Be sure to check out our detailed stock analysis (click here). Billionaire Steve Cohen added a number of stocks to his portfolio last quarter. He manages some $14 billion via his SAC Capital hedge fund, with over half of that being his own personal wealth. Outlined below are Cohen and SAC Capital's five largest new additions to their portfolio last quarter.
The best part about these five stocks is that they all are all less-covered and less well-known than some of the other mega-cap investments many large hedge funds buy, which means there is a bigger chance of mis-pricing. Let's take a look at Cohen's largest new additions to his portfolio last quarter (see Cohen's tops picks).
Cohen likes autos and communications
Cohen's largest new addition was O'Reilly Automotive (NASDAQ: ORLY), which is the third largest specialty retailer of aftermarket auto parts. The real tailwind for the company is the fact that the average age of vehicles on the roads is near all-time highs at around 11 years. The company also has a healthy blend of Do-It-Yourself and Do-it-for-Me customers, with a near 50/50 split between the two.
Big plans for O'Reilly include store expansion, helping the company enter new markets. It opened 185 stores in 2012 and expects to open another 190 in 2013. For the full year 2013, the company anticipates higher earnings per share in the range of $5.57 to $5.67, versus the $4.75 in 2012, and expects to generate free cash flow between $450 million and $500 million for the year. (check out why O'Reilly's a buy).
Alcatel-Lucent (NYSE: ALU) is a Paris-based telecom equipment company which supplies digital subscriber line (DSL) equipment. The company is a leader in telephone switching equipment, mobile infrastructure, and communications software. Growth in mobile broadband data traffic should help drive its growth via increased spending on capacity and upgrades.
Alcatel is also relatively diversified across geographical segments, with around 35% of revenue from the U.S., 30% from Europe, and 17% from Asia & Pacific, then another 17% from the rest of the world.

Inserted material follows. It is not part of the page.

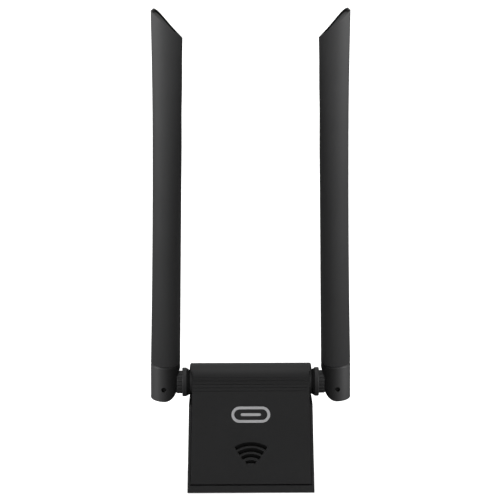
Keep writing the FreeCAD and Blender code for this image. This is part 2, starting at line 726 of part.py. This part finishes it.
def tongue_slot():
    """The room between the cheeks, open inwards, downwards and as far out as the tongue turns."""
    below = PIN_UP - FAR
    slot = block(-PIN_X, -PIN_X + FAR, -SLOT_HALF, SLOT_HALF, below, PIN_UP + SLOT_R)
    slot = slot.fuse(block(-PIN_X - SLOT_R, -PIN_X, -SLOT_HALF, SLOT_HALF, below, PIN_UP))
    return slot.fuse(rod(SLOT_R, at(-PIN_X, SLOT_HALF, PIN_UP), at(-PIN_X, -SLOT_HALF, PIN_UP)))


def knuckle():
    """Foot of the antenna: two cheeks round the tongue, and a spigot that carries the sheath."""
    spigot = rod(SPIGOT_R, at(-ANTENNA_X, 0, SEAM_UP - 1), at(-ANTENNA_X, 0, SPIGOT_TOP))
    pin_hole = rod(PIN_R + SNUG, at(-PIN_X, FAR, PIN_UP), at(-PIN_X, -FAR, PIN_UP))
    bore = rod(BORE_R, at(-ANTENNA_X, 0, 0), at(-ANTENNA_X, 0, SPIGOT_TOP + 1))
    body = knuckle_form().fuse(spigot)
    return body.cut(tongue_slot()).cut(pin_hole).cut(bore).removeSplitter()


def hinge_pin():
    pin = rod(PIN_R, at(-PIN_X, PIN_HALF, PIN_UP), at(-PIN_X, -PIN_HALF, PIN_UP))
    return pin.makeChamfer(PIN_EDGE, [e for e in pin.Edges if isinstance(e.Curve, Part.Circle)])


def through(values, up):
    """A smooth curve through the three edge places of the sheath."""
    a, b, c = SHEATH_HEIGHTS
    va, vb, vc = values
    return (va * (up - b) * (up - c) / ((a - b) * (a - c))
            + vb * (up - a) * (up - c) / ((b - a) * (b - c))
            + vc * (up - a) * (up - b) / ((c - a) * (c - b)))


def blade_share(up):
    """0 where the sheath is round, 1 where it is a blade."""
    t = min(1.0, max(0.0, (up - ROUND_UP_TO) / (BLADE_FROM - ROUND_UP_TO)))
    return t * t * (3 - 2 * t)


def blade_forward(a):
    """Forward place of the blade's surface, at an angle round it from the outer edge."""
    side = math.cos(a)
    edge = BLADE_FORWARD - BLADE_TURN * side
    if a <= math.pi:
        return edge + BLADE_CROWN * math.sin(a) ** 2
    middle, outwards, more = BLADE_BACK
    return edge + math.sin(a) * (middle + outwards * side + more * side ** 2)


def sheath_section(up, inset=0.0):
    """Cross-section of the sheath: round low down, and a blade with a full outer edge at the top."""
    outer = through(SHEATH_OUTER, up)
    inner = through(SHEATH_INNER, up)
    half = (outer - inner) / 2
    share = blade_share(up)
    points = []
    for i in range(OUTLINE_POINTS):
        a = 2 * math.pi * i / OUTLINE_POINTS
        forward = half * math.sin(a) * (1 - share) + blade_forward(a) * share
        points.append(at(-(outer + inner) / 2 - half * math.cos(a), forward, up))
    curve = Part.BSplineCurve()
    curve.interpolate(Points=points, PeriodicFlag=True)
    wire = Part.Wire([curve.toShape()])
    if inset:
        wire.scale(1 - inset / half, Part.Face(wire).CenterOfMass)
    return wire


def tip_slab(above, thick):
    """A slab parallel to the slanting tip, starting above it."""
    outer = SHEATH_OUTER[2]
    inner = SHEATH_INNER[2]
    slope = math.atan2(TIP_OUTER - TIP_INNER, outer - inner)
    slab = Part.makeBox(3 * FAR, 3 * FAR, thick, Vector(-1.5 * FAR, -1.5 * FAR, above))
    slab.rotate(Vector(0, 0, 0), Vector(0, 1, 0), math.degrees(slope))
    slab.translate(at(-(outer + inner) / 2, 0, (TIP_OUTER + TIP_INNER) / 2))
    return slab


def blade_solid():
    """The sheath's outer form, carried on past the tip."""
    return Part.makeLoft([sheath_section(up) for up in LOFT_HEIGHTS], True, False)


def tip_core(rim):
    """The sheath's form near the tip, less a rim all round."""
    return Part.makeLoft([sheath_section(up, rim) for up in TIP_HEIGHTS], True, False)


def tip_recess():
    deep = CAP_DOWN + CAP_THICK
    return tip_slab(-deep, deep).common(tip_core(CAP_RIM))


def cavity_r(up):
    share = (up - SPIGOT_TOP) / (CAVITY_TOP - SPIGOT_TOP)
    return CAVITY_LOW_R + (CAVITY_HIGH_R - CAVITY_LOW_R) * share


def rim_bevel():
    """What the chamfer takes off the sheath's lower rim."""
    foot = at(-ANTENNA_X, 0, SEAM_UP)
    tall = 2 * RIM_CHAMFER
    kept = Part.makeCone(ANTENNA_R - RIM_CHAMFER, ANTENNA_R + RIM_CHAMFER, tall, foot, Vector(0, 0, 1))
    return Part.makeCylinder(2 * ANTENNA_R, tall, foot).cut(kept)


def sheath():
    body = blade_solid().cut(tip_slab(0, 3 * FAR)).cut(tip_recess()).cut(rim_bevel())
    socket = rod(SPIGOT_R + SNUG, at(-ANTENNA_X, 0, SEAM_UP - 1), at(-ANTENNA_X, 0, SPIGOT_TOP + ROOM))
    hollow = Part.makeCone(CAVITY_LOW_R, CAVITY_HIGH_R, CAVITY_TOP - SPIGOT_TOP,
                           at(-ANTENNA_X, 0, SPIGOT_TOP), Vector(0, 0, 1))
    return body.cut(socket).cut(hollow)


def tip_cap():
    return tip_slab(-CAP_DOWN - CAP_THICK, CAP_THICK).common(tip_core(CAP_RIM + FIT))


def antenna_coax():
    return rod(CABLE_R, at(-ANTENNA_X, 0, CABLE_LOW), at(-ANTENNA_X, 0, FEED_UP))


def sleeve_element():
    """Brass tube round the cable: the lower half of the dipole."""
    skin = SLEEVE_R - SLEEVE_BORE
    tube = rod(SLEEVE_R, at(-ANTENNA_X, 0, SLEEVE_LOW), at(-ANTENNA_X, 0, FEED_UP - 1))
    bore = rod(SLEEVE_BORE, at(-ANTENNA_X, 0, SLEEVE_LOW - 1), at(-ANTENNA_X, 0, FEED_UP - 1 - skin))
    cable = rod(CABLE_R + SNUG, at(-ANTENNA_X, 0, SLEEVE_LOW), at(-ANTENNA_X, 0, FEED_UP))
    return tube.cut(bore).cut(cable)


def whip_element():
    """Brass rod above the feed: the upper half of the dipole."""
    low, high = WHIP_THICK
    thin = rod(WHIP_R, at(-ANTENNA_X, 0, FEED_UP), at(-ANTENNA_X, 0, WHIP_TOP))
    thick = rod(WHIP_THICK_R, at(-ANTENNA_X, 0, low), at(-ANTENNA_X, 0, high))
    return thin.fuse(thick).removeSplitter()


def foam_spacers():
    """Soft rings that keep the dipole in the middle of the sheath."""
    rings = []
    for low, core in SPACERS:
        high = low + SPACER_THICK
        ring = rod(cavity_r(high) - FIT, at(-ANTENNA_X, 0, low), at(-ANTENNA_X, 0, high))
        hole = rod(core + SNUG, at(-ANTENNA_X, 0, low - 1), at(-ANTENNA_X, 0, high + 1))
        rings.append(ring.cut(hole))
    return Part.makeCompound(rings)


# ---- Every node ----------------------------------------------------------------------------

HOUSING_NODES = {
    "rear_shell": rear_shell,
    "front_cover": front_cover,
    "emblem": emblem,
    "light_guide": light_guide,
    "rubber_feet": rubber_feet,
    "rear_label": lambda: label_plate(0),
    "housing_screws": housing_screws,
    "main_pcb": main_pcb,
    "wifi_chip": wifi_chip,
    "chip_pad": chip_pad,
    "shield_can": shield_can,
    "heat_sink": heat_sink,
    "usb_shell": usb_shell,
    "usb_tongue": usb_tongue,
    "usb_contacts": usb_contacts,
    "status_led": status_led,
    "crystal": crystal,
    "power_inductor": power_inductor,
    "small_components": small_components,
    "coax_connectors": coax_connectors,
}
SIDE_NODES = {
    "pigtail": left_pigtail,
    "swivel_base": swivel_base,
    "swivel_washer": swivel_washer,
    "swivel_clip": swivel_clip,
    "swivel_coax": swivel_coax,
    "knuckle": knuckle,
    "hinge_pin": hinge_pin,
    "sheath": sheath,
    "tip_cap": tip_cap,
    "antenna_coax": antenna_coax,
    "sleeve_element": sleeve_element,
    "whip_element": whip_element,
    "foam_spacers": foam_spacers,
}


def save(name, shape):
    shape.exportStep(os.path.join("parts", name + ".step"))


def main():
    os.makedirs("parts", exist_ok=True)
    for name, make in HOUSING_NODES.items():
        save(name, make())
    for name, make in SIDE_NODES.items():
        shape = make()
        for side, is_mirrored in SIDES:
            save(f"{side}_{name}", mirrored(shape) if is_mirrored else shape)


main()
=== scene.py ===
"""Look of a desktop wireless adapter: materials, studio and camera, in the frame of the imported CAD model.

Metres, +Z up, front towards -Y. Every part keeps its CAD place; this file gives it a surface.
"""
import json
import math

import bpy
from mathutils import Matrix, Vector


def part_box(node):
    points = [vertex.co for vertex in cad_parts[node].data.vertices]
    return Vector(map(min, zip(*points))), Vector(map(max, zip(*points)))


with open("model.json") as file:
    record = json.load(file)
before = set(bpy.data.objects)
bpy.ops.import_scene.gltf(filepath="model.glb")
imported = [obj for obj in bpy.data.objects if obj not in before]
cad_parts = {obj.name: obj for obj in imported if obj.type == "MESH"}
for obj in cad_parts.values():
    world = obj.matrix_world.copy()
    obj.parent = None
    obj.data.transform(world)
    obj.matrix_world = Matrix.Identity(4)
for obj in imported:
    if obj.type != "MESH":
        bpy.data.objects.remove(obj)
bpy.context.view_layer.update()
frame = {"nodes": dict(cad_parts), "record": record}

MM = 0.001

# Camera: a long lens, from where other views still reach the object and the floor
CAMERA_ELEVATION = 22.0
CAMERA_AZIMUTH = -0.6
CAMERA_DISTANCE = 7.0
CAMERA_REACH = 100.0
SENSOR = 36.0
VIEW_WIDTH = 224.0 * MM
AIM_ABOVE_AXIS = 63.8 * MM
AIM_ASIDE = -0.25 * MM

# Softboxes beside and above the antennas. Each lights, and is shaded by, only some pieces of its
# own side: pieces, (outwards, forwards, up) place, aim height, power
ANTENNA_X = 38.1
SIDE_LIGHTS = {
    "sheath": (("sheath", "tip_cap"), (168, 89, 240), 190, 0.86),
    "cap": (("tip_cap",), (-60, 30, 420), 220, 0.8),
    "knuckle": (("knuckle", "hinge_pin"), (190, 62, 120), 45, 2.3),
    "collar": (("swivel_base",), (160, 100, 150), 47, 1.3),
}
SIDE_LIGHT_SIZE = (0.12, 0.14)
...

As far as valuation is concerned, the stock is cheap on a price to sales basis. Alcatel trades at 0.2 times sales, versus major peers Cisco (2.4 times), Ciena (0.9 times) and Juniper (2.7 times). However, investors should use caution and note the stock's volatility when investing, as it has a beta of 2.3 (see if Alcatel can reach $2).
Cohen's new tech bet
Analog Devices (NASDAQ: ADI) is a leading supplier of analog and DSP integrated circuits. A little known secret is that Analog Devices is the second largest producer of analog chips after Texas Instruments.
The company continues to generate a large portion of revenue from industrials and auto markets, which should lead to impressive growth on the back of strong economic growth.

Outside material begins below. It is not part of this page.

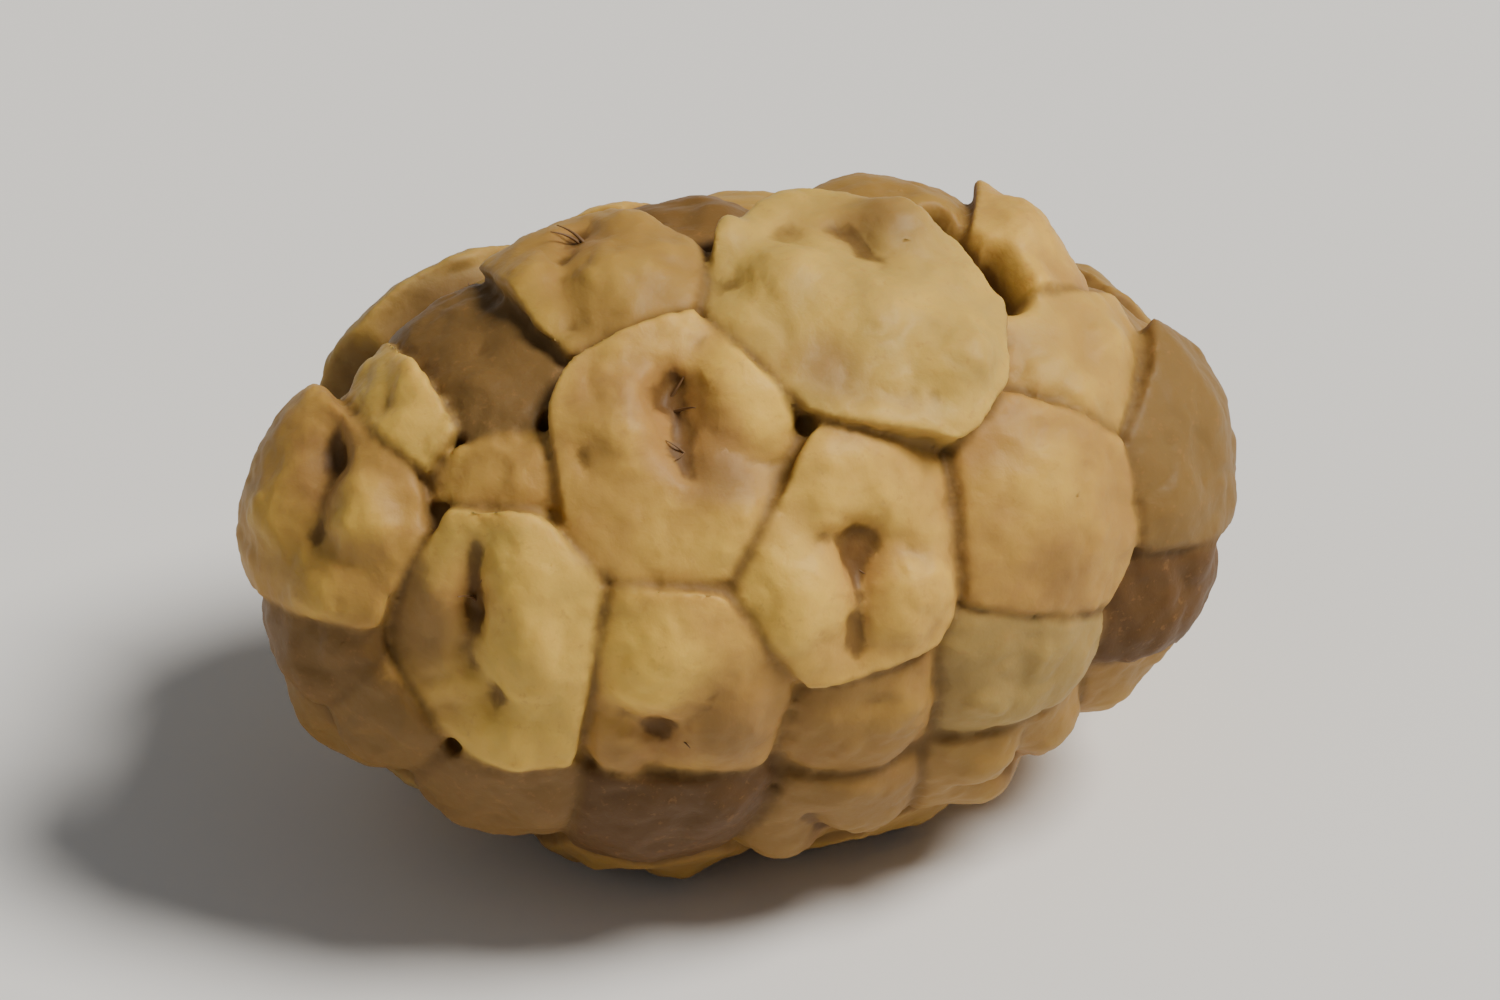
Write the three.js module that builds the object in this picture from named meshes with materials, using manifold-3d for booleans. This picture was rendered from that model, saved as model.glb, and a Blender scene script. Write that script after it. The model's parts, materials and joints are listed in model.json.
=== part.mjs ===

Analog has a relatively diverse geographic mix, with around 33% from America and Europe each. The three segments, China, Japan, and Asia (excluding China and Japan), make up just over 10% each. The company has a strong balance sheet, with $3.9 billion in cash and only $760 million in debt.

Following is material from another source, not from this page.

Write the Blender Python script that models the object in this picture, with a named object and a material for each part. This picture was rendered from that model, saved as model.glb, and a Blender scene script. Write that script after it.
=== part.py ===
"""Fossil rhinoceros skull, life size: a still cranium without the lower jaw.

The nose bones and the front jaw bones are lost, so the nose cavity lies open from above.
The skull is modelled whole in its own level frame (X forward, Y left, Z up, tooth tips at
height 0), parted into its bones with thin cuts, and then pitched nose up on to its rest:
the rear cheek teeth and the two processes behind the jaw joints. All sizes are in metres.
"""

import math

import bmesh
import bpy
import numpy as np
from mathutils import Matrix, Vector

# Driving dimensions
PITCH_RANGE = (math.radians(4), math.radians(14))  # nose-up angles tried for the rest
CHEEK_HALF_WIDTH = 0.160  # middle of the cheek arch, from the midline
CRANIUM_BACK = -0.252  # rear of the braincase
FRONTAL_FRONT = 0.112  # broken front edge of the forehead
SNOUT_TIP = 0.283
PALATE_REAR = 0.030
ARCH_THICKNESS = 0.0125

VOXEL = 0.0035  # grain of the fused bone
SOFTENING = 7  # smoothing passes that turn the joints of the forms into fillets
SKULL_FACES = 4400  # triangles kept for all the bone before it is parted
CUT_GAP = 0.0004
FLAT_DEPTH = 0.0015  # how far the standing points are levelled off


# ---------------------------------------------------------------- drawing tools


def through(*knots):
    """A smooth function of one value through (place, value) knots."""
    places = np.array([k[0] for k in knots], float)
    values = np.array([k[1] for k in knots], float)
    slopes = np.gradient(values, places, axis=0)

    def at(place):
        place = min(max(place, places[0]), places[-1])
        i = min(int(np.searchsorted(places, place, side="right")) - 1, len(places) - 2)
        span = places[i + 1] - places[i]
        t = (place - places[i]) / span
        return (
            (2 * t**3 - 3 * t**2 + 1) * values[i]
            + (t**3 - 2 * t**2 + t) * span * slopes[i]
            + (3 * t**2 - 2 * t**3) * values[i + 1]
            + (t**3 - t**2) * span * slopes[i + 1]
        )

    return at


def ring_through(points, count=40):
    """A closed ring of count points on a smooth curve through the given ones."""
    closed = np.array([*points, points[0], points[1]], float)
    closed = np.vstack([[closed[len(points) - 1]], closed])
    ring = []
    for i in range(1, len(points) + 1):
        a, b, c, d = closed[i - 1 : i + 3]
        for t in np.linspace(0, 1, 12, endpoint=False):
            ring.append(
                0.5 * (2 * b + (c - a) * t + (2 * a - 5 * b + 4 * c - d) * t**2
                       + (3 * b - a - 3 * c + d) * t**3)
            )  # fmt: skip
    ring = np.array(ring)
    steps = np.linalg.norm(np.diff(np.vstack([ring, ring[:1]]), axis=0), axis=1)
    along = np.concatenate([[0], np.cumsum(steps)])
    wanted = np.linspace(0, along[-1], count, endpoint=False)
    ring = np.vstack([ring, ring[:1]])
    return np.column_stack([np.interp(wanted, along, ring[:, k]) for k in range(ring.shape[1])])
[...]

Video games and discount retail for Cohen
Take-Two Interactive (NASDAQ: TTWO) was another big addition to Cohen's portfolio (see other hedge funds buying Take-Two). Consensus forecasts show that the video game company has positive growth prospects, with fiscal year 2014 (ending March) revenue expected to be up 48%, after an expected 45% growth for 2013.
This growth should come from some of the company's top games, including the release ofGrand Theft Auto V, which could account for as much as 50% of fiscal year 2014 revenue. The emergence of online games is also impacting the company, but it appears to be taking key steps to enter the digital market. Last quarter, digital revenue grew 244% year over year, and made up 23% of total revenue.
Worth noting is that the stock does trade on the cheap side of the industry, trading at only 0.85 times sales, compared to major peers Electronic Arts (1.5 times) and Activision Blizzard (2.25 times).
Big Lots (NYSE: BIG) is one of the major discount retailers in the U.S., competing with the major dollar stores Dollar General and Family Dollar. The sluggish economic environment is boding well for the company, where customers are trading down in an effort to save money. The company continues to surprise investors, beating third and fourth-quarter earnings expectations -- 4Q EPS was up 19% year over year.
The company also acquired Liquidation World in 2011, which marked its expansion into Canada. The company hopes to expand further, and opened 92 stores in 2011, 87 in 2012, and has plans to open 50 in 2013. Boding well for Big Lots is the fact that the company is also cheap when compared to major peers.
Don't be fooled
Billionaire Steve Cohen bought a number of stocks last quarter, but his top five largest positions include a number of less covered stocks that could still provide solid undervalued opportunities. O'Reilly is well positioned to capitalize on the aging of vehicles, while Take-Two is taking strides to capitalize on the digitalization of the gaming industry. Both Analog (semiconductors) and Alcatel (communications equipment) operate in rapidly changing industries and caution should be used when investing, while Big Lots is a solid bet in the discount retail sector.